Israel-Palestine conflict

• Politics, history and religion all place Jerusalem at the centre of the broader Israel-Palestine conflict.

• The status of Jerusalem is one of the biggest obstacles to reaching a peace agreement between Israel and the Palestinians.

• Israel considers Jerusalem its eternal and indivisible capital and wants all embassies based there. Palestinians want the capital of an independent state of theirs to be in the city’s eastern sector, which Israel captured in the 1967 Middle East war and annexed in a move never recognised internationally.
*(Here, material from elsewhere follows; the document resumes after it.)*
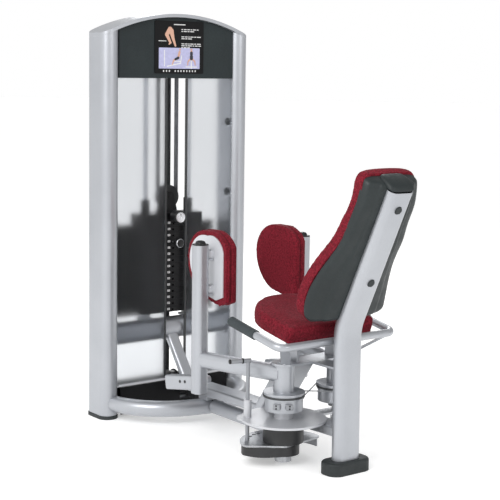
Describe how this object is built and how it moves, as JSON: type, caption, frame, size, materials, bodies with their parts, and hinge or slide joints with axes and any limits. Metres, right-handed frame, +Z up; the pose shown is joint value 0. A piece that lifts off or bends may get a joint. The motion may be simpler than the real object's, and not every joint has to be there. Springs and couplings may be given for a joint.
{
  "type": "hip abductor machine",
  "caption": "Seated hip abductor machine: a padded seat and leaning backrest, two swinging arms with leg pads on upright hubs, and a belt drive to a guided weight stack in an arched tower.",
  "frame": {"origin": "on the floor under the centre of the machine's bounding box", "axes": "+Z up; +Y from the seat towards the weight tower; +X the seated user's right"},
  "size_m": [0.706, 1.4743, 1.6069],
  "materials": {
    "frame_silver": "satin silver powder coat",
    "pad_plate_silver": "smooth light silver coat",
    "panel_frost": "frosted translucent sheet",
    "cover_dark": "dark green-grey moulded plastic, fine grain",
    "cover_black": "black moulded plastic",
    "placard_black": null,
    "stack_black": "black painted iron",
    "steel_bright": "ground and plated steel",
    "steel_grey": "zinc plated steel",
    "cam_black": "black painted steel",
    "rubber_dark": "dark rubber",
    "grip_rubber": "dark grey grip sleeve",
    "belt_black": "reinforced belt",
    "bumper_grey": "pale rubber buffer",
    "upholstery_red": "burgundy woven cover",
    "pulley_plastic": "black nylon"
  },
  "bodies": {
    "frame": {"backrest_cushion": "upholstery_red", "backrest_shell": "cover_dark", "base_cover": "cover_black", "base_crossbar": "frame_silver", "bolt_caps": "rubber_dark", "brace_strut": "frame_silver", "column_feet": "rubber_dark", "drive_belt": "belt_black", "guide_rods": "steel_bright", "handlebar": "frame_silver", "header_panel": "cover_dark", "hub_support": "frame_silver", "hub_top_plate": "frame_silver", "keel_tube": "frame_silver", "left_column": "frame_silver", "left_front_panel": "panel_frost", "left_front_tube": "frame_silver", "left_grip": "grip_rubber", "left_hub_shaft": "steel_grey", "lift_strands": "belt_black", "link_cables": "steel_grey", "placard": "placard_black", "rear_boot": "rubber_dark", "rear_cover": "cover_dark", "rear_post": "frame_silver", "resting_plates": "stack_black", "right_column": "frame_silver", "right_front_panel": "panel_frost", "right_front_tube": "frame_silver", "right_grip": "grip_rubber", "right_hub_shaft": "steel_grey", "seat_cushion": "upholstery_red", "seat_support": "frame_silver", "spine_beam": "frame_silver", "stack_beam": "frame_silver", "stack_bumpers": "bumper_grey", "top_beam": "frame_silver", "top_cap": "frame_silver"},
    "weight_stack": {"stack_head": "stack_black", "selector_rod": "steel_bright", "selected_plates": "stack_black"},
    "stack_pulley": {"stack_pulley": "pulley_plastic"},
    "top_pulley": {"top_pulley": "pulley_plastic"},
    "base_pulley": {"base_pulley": "pulley_plastic"},
    "selector_pin": {"selector_pin": "steel_bright"},
    "increment_dial": {"increment_dial": "pulley_plastic"},
    "left_arm": {"left_arm": "frame_silver", "left_foot_rest": "frame_silver", "left_pad_bracket": "frame_silver", "index_disk": "frame_silver"},
    "right_arm": {"right_arm": "frame_silver", "right_foot_rest": "frame_silver", "right_pad_bracket": "frame_silver"},
    "cam": {"belt_cam": "cam_black", "cam_plate": "steel_grey"},
    "lock_rod": {"lock_rod": "steel_bright"},
    "left_pad": {"left_pad_plate": "pad_plate_silver", "left_pad": "upholstery_red"},
    "right_pad": {"right_pad_plate": "pad_plate_silver", "right_pad": "upholstery_red"}
  },
  "joints": [
    {"name": "left_arm_swing", "type": "hinge", "parent": "frame", "child": "left_arm", "pos_m": [-0.123, -0.2818, 0.3], "axis": [0, 0, 1], "range_deg": [0, 50]},
    {"name": "right_arm_swing", "type": "hinge", "parent": "frame", "child": "right_arm", "pos_m": [0.123, -0.2818, 0.3], "axis": [0, 0, 1], "range_deg": [-50, 0]},
    {"name": "cam_turn", "type": "hinge", "parent": "frame", "child": "cam", "pos_m": [-0.123, -0.2818, 0.06], "axis": [0, 0, 1], "range_deg": [0, 50]},
    {"name": "stack_lift", "type": "slide", "parent": "frame", "child": "weight_stack", "axis": [0, 0, 1], "range_m": [0, 0.068], "deforming": ["lift_strands"]},
    {"name": "stack_pulley_turn", "type": "hinge", "parent": "weight_stack", "child": "stack_pulley", "pos_m": [0, 0.6522, 0.868], "axis": [0, 1, 0], "range_deg": [-90, 0]},
    {"name": "top_pulley_turn", "type": "hinge", "parent": "frame", "child": "top_pulley", "pos_m": [0.046, 0.6847, 1.432], "axis": [1, 0, 0], "range_deg": [-245, 0]},
    {"name": "base_pulley_turn", "type": "hinge", "parent": "frame", "child": "base_pulley", "pos_m": [0.046, 0.6792, 0.095], "axis": [1, 0, 0], "range_deg": [-210, 0]},
    {"name": "selector_pin_pull", "type": "slide", "parent": "weight_stack", "child": "selector_pin", "axis": [0, -1, 0], "range_m": [0, 0.06]},
    {"name": "increment_dial_turn", "type": "hinge", "parent": "weight_stack", "child": "increment_dial", "pos_m": [0, 0.5902, 0.791], "axis": [0, -1, 0], "range_deg": [0, 180]},
    {"name": "lock_rod_lift", "type": "slide", "parent": "left_arm", "child": "lock_rod", "axis": [0, 0, 1], "range_m": [0, 0.02], "stiffness_N_per_m": 300},
    {"name": "left_pad_swivel", "type": "hinge", "parent": "left_arm", "child": "left_pad", "pos_m": [-0.201, 0.0692, 0.65], "axis": [0, 0, 1], "range_deg": [-10, 10]},
    {"name": "right_pad_swivel", "type": "hinge", "parent": "right_arm", "child": "right_pad", "pos_m": [0.201, 0.0692, 0.65], "axis": [0, 0, 1], "range_deg": [-10, 10]}
  ],
  "couplings": [
    {"joint": "right_arm_swing", "follows": "left_arm_swing", "ratio": -1},
    {"joint": "cam_turn", "follows": "left_arm_swing", "ratio": 1},
    {"joint": "stack_lift", "follows": "left_arm_swing", "m_per_rad": 0.0775},
    {"joint": "stack_pulley_turn", "follows": "left_arm_swing", "ratio": -1.6848},
    {"joint": "top_pulley_turn", "follows": "left_arm_swing", "ratio": -4.7692},
    {"joint": "base_pulley_turn", "follows": "left_arm_swing", "ratio": -4.0789}
  ]
}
• Violence in the Israeli-Palestinian conflict has intensified since the new government of veteran Prime Minister Benjamin Netanyahu took power in December 2022.

• Israeli-Palestinian violence has surged with frequent military West Bank raids amid a spate of Palestinian street attacks. More than 90 Palestinians, most of them fighters in militant groups but some of them civilians, have been killed since January and at least 19 Israelis and foreigners have died.

• The US-brokered peace talks aimed at establishing a Palestinian state in the West Bank, East Jerusalem and Gaza territories Israel captured in a 1967 war have stalled and show no sign of revival.

Key events related to the conflict:

1947: The United Nations recommends partition of Palestine into separate Jewish and Arab states, with international control over Jerusalem and its environs.

1948: Israel declares independence as British mandate ends.

1948-49: First Arab-Israeli war. Armistice agreements leave Israel with more territory than envisaged under the partition plan, including western Jerusalem. Jordan annexes the West Bank and eastern Jerusalem, Egypt occupies Gaza.

June 1967: After months of tension, Israel launches a pre-emptive attack on Egypt. Jordan and Syria join the war. The war lasts for six days. Israel seizes Gaza Strip and the Sinai Peninsula from Egypt, the West Bank, including East Jerusalem, from Jordan and the Golan Heights from Syria. The West Bank was not annexed by Israel but came under Israeli military control.

November 1977: Egyptian President Anwar Sadat visits Jerusalem and begins the process that leads to Israel’s withdrawal from Sinai and Egypt’s recognition of Israel in the Camp David Accords of 1978. Accords also pledge Israel to expand Palestinian self-government in the West Bank and Gaza.

December 1987: The First Intifada, a Palestinian uprising against the Israeli occupation of the West Bank and Gaza, begins. Muslim Brotherhood in Gaza forms the Hamas movement, which rapidly turns to violence against Israel.

1993: Israeli Prime Minister Yitzhak Rabin and Palestine Liberation Organisation (PLO) leader Yasser Arafat sign the Oslo Declaration to plot Palestinian self-government and formally end the First Intifada. The agreements created the Palestinian Authority, to oversee most administrative affairs in the West Bank and Gaza. The PLO is recognized by Israel and the United States as a negotiating partner. Key issues such as Israeli settlements in the West Bank and the status of Jerusalem were left unresolved. 

March 2002: Hamas suicide attack kills 30 Israeli civilians. Israel launches Operation Defensive Shield and invades and occupies much of the West Bank.

September 2005: Israel withdraws all settlements and military personnel from the Gaza Strip, marking the end of its 38-year occupation of the territory.

January 2006: The Palestinian militant group Hamas wins an overwhelming victory in parliamentary elections, sparking a struggle for primacy with its rival, the Fatah movement of Western-backed Palestinian President Mahmoud Abbas.

June 2007: Hamas violently ousts Fatah forces from the Gaza Strip and solidifies its control of the territory. Israel and Egypt tighten their blockade of Gaza, which will devastate Gaza’s economy over the next decade. Two rival governments emerge, Hamas in Gaza and the Abbas’ Palestinian Authority in the West Bank.

July-August 2014: Following the kidnapping and killing of three Israeli teenagers by Hamas members, Israel conducts a sweep against Hamas in the West Bank, prompting rocket attacks from Gaza and Israeli air raids in response. The conflict lasts for seven weeks. 

March 2015: Israeli PM Benjamin Netanyahu declared that there would be no two-state solution to the conflict.

December 2017: US President Donald Trump reversed decades of US policy and recognised Jerusalem as the capital of Israel. He announced that his administration would begin a process of moving the US embassy in Tel Aviv to Jerusalem.